- [TASK TO COMPLETE]: Give every line below again, exactly.

- [SOURCE MATERIAL]:
—————

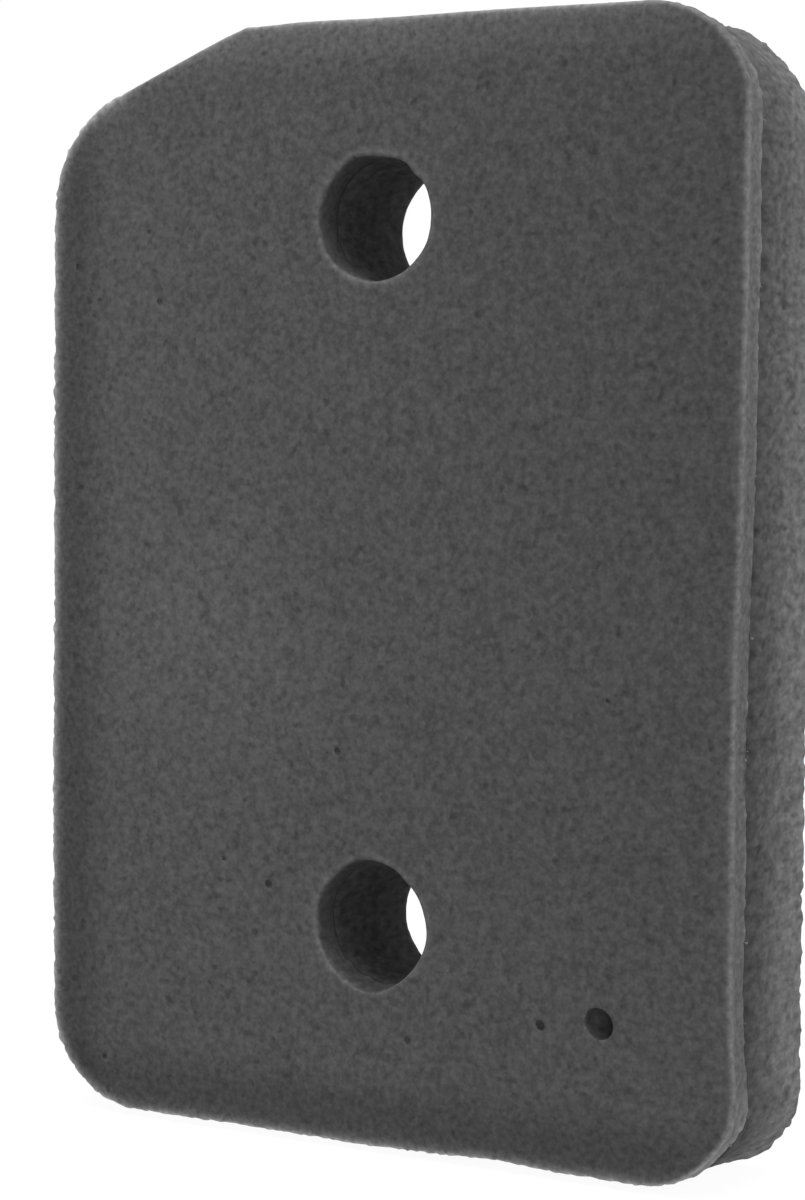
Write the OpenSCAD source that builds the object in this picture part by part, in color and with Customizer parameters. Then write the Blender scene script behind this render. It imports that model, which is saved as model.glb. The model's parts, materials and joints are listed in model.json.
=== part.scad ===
// Two-layer foam filter element for an air filter housing.
// The pad stands upright: X is its width, Z its height and Y its depth, with the fine face towards -Y.
// The origin is the bottom centre of the pad's bounding box.

/* [Pad outline] */
// Width of the pad
pad_w = 147; // [110:0.5:200]
// Height of the pad
pad_h = 207; // [170:1:260]
// Radius of the three plain corners
corner_r = 20; // [6:0.5:28]
// Width that the slanted cut takes off the upper left corner
slant_w = 44.5; // [30:0.5:55]
// Height that the slanted cut takes off the upper left corner
slant_h = 17.9; // [12:0.1:30]
// Radius where the slanted cut meets the left side
slant_side_r = 23.4; // [8:0.2:28]
// Radius where the slanted cut meets the top
slant_top_r = 3.5; // [3:0.5:8]

/* [Layers] */
// Thickness of the fine front layer
fine_t = 5.5; // [4:0.5:10]
// Thickness of the bond web between the two layers
web_t = 0.5; // [0.3:0.1:1]
// Thickness of the coarse back layer
coarse_t = 25; // [15:0.5:40]
// Radius of the soft edge round the fine face
face_edge_r = 2.5; // [1:0.25:2.75]
// How far the web and the coarse layer's seam edge stand back from the sides
seam_recess = 0.8; // [0.2:0.1:1.5]
// Depth of the coarse layer's set-back edge behind the web
seam_groove = 2.5; // [1:0.5:5]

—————

- [SOLUTION]:
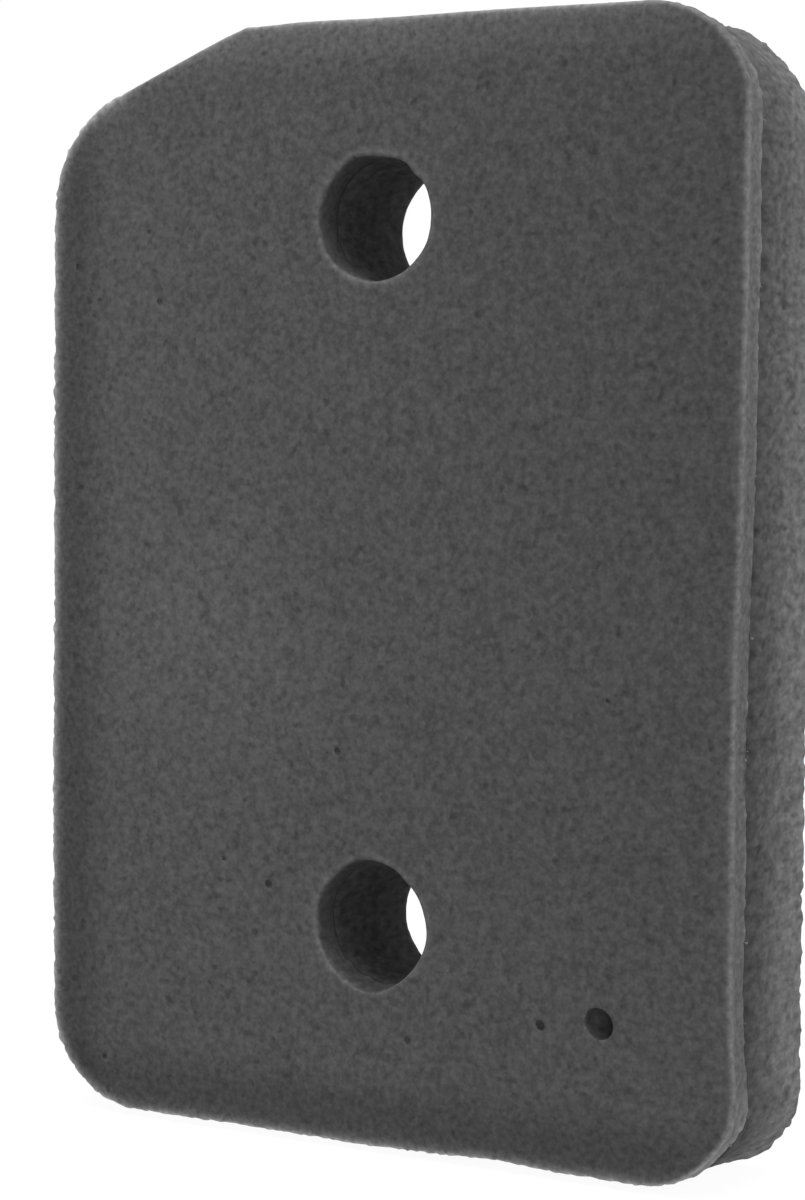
Write the OpenSCAD source that builds the object in this picture part by part, in color and with Customizer parameters. Then write the Blender scene script behind this render. It imports that model, which is saved as model.glb. The model's parts, materials and joints are listed in model.json.
=== part.scad ===
// Two-layer foam filter element for an air filter housing.
// The pad stands upright: X is its width, Z its height and Y its depth, with the fine face towards -Y.
// The origin is the bottom centre of the pad's bounding box.

/* [Pad outline] */
// Width of the pad
pad_w = 147; // [110:0.5:200]
// Height of the pad
pad_h = 207; // [170:1:260]
// Radius of the three plain corners
corner_r = 20; // [6:0.5:28]
// Width that the slanted cut takes off the upper left corner
slant_w = 44.5; // [30:0.5:55]
// Height that the slanted cut takes off the upper left corner
slant_h = 17.9; // [12:0.1:30]
// Radius where the slanted cut meets the left side
slant_side_r = 23.4; // [8:0.2:28]
// Radius where the slanted cut meets the top
slant_top_r = 3.5; // [3:0.5:8]

/* [Layers] */
// Thickness of the fine front layer
fine_t = 5.5; // [4:0.5:10]
// Thickness of the bond web between the two layers
web_t = 0.5; // [0.3:0.1:1]
// Thickness of the coarse back layer
coarse_t = 25; // [15:0.5:40]
// Radius of the soft edge round the fine face
face_edge_r = 2.5; // [1:0.25:2.75]
// How far the web and the coarse layer's seam edge stand back from the sides
seam_recess = 0.8; // [0.2:0.1:1.5]
// Depth of the coarse layer's set-back edge behind the web
seam_groove = 2.5; // [1:0.5:5]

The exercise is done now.